Enforcement efforts against private schools that prepare students for higher education in French aren’t new. They date back to 2019. But authorities hadn’t until this year aggressively pursued enforcing them. Their efforts provoked headlines and outcry in French media and among Algerian families who can afford tuition.

Belabed said the law’s critics were describing the country’s efforts without context and reaffirmed Algeria’s position that private schools had to teach the national curriculum, which he called a “vehicle for our societies identifying values.”

Though French remains widely used in Algeria, the language has been subject to political questions since the country wrested its independence from France after a brutal, seven-year war more than 60 years ago. Langauge has become closely tied to Algerian nationalism since that era, when political leaders adopted the slogan “Algeria is my country, Arabic is my language and Islam is my religion.”

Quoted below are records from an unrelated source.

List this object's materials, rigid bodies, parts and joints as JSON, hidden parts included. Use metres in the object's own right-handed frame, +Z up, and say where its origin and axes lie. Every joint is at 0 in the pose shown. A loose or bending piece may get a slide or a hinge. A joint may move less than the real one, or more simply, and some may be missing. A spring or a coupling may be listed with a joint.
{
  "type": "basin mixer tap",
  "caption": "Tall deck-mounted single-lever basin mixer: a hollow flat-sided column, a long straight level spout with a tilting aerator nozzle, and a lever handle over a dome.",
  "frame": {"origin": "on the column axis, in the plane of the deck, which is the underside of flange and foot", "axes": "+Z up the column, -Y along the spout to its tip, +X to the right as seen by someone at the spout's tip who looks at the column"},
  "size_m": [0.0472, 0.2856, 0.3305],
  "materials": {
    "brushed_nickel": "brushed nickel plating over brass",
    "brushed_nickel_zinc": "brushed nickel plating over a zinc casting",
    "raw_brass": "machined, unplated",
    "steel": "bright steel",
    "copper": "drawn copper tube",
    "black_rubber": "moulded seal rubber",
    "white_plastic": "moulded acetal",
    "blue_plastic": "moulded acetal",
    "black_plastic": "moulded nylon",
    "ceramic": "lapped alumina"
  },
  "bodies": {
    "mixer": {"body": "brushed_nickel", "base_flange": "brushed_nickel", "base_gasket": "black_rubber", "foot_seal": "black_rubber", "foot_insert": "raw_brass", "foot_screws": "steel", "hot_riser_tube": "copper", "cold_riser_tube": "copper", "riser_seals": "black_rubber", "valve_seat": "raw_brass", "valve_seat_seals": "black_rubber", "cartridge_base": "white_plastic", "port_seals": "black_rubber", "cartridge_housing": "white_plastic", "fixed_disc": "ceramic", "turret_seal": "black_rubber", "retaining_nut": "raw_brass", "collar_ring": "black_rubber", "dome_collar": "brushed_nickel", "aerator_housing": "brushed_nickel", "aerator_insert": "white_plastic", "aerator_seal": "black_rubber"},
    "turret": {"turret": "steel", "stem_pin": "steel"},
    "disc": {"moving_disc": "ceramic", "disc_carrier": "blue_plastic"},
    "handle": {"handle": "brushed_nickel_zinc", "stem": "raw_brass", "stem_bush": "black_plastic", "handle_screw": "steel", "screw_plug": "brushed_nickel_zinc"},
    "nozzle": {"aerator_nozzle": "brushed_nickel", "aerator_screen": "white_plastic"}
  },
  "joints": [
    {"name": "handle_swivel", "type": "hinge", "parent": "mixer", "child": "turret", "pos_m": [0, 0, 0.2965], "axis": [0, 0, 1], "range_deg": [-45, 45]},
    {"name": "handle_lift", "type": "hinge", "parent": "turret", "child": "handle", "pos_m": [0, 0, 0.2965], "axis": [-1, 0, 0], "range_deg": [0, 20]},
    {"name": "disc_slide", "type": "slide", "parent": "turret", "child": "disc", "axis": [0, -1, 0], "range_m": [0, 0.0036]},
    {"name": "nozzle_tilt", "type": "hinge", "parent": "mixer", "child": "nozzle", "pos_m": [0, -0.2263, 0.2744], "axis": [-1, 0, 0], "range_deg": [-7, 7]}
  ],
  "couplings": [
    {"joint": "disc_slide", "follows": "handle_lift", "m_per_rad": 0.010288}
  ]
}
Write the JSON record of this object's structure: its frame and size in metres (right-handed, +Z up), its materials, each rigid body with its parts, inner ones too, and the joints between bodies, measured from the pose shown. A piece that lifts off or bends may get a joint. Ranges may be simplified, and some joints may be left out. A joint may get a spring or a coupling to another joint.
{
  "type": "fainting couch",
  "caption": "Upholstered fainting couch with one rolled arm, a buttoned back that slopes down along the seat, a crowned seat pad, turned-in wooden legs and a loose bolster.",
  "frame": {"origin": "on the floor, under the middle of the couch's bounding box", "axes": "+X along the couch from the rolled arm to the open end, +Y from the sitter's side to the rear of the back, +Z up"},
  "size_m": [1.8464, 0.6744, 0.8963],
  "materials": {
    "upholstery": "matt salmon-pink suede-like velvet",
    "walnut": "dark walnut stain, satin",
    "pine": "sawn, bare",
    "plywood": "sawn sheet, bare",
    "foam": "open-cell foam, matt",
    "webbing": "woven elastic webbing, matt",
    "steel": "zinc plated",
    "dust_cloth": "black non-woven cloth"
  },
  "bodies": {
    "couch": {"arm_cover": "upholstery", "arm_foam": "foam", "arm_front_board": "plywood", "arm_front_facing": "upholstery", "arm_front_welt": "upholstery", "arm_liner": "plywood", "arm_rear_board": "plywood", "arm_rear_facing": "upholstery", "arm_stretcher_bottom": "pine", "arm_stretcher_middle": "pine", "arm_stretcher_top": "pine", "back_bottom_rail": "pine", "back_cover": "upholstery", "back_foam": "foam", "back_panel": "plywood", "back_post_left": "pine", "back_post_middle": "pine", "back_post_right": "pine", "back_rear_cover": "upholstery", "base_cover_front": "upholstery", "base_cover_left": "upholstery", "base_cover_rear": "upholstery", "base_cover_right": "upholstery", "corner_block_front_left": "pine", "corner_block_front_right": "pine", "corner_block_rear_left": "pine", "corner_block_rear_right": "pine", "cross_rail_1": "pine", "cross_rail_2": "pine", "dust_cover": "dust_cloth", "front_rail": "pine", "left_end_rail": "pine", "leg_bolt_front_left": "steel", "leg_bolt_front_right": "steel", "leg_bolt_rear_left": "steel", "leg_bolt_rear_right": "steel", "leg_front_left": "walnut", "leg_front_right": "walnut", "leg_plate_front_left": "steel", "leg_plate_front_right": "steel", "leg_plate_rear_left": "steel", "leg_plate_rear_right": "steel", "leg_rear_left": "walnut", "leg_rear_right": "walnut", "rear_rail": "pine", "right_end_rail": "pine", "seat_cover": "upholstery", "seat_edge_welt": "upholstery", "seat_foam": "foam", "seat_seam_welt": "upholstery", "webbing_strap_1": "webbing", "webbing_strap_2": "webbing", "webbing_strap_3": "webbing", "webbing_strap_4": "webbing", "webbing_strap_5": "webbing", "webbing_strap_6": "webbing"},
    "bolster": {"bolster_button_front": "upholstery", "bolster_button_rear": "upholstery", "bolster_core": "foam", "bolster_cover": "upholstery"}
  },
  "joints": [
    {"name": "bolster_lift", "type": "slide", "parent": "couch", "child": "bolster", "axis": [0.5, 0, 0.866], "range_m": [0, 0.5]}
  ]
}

There are only 680 private schools in Algeria, which educates more than 11 million students. Few operate in French or try to teach “double curriculums” in both languages to prepare students for higher education.

The effort to crack down on French and private schools teaching outside the nationally mandated curriculum comes as Algeria adds English language courses in elementary schools.

Public universities are making English part of their core curriculums this year as part of a move to transition to the language in science classes.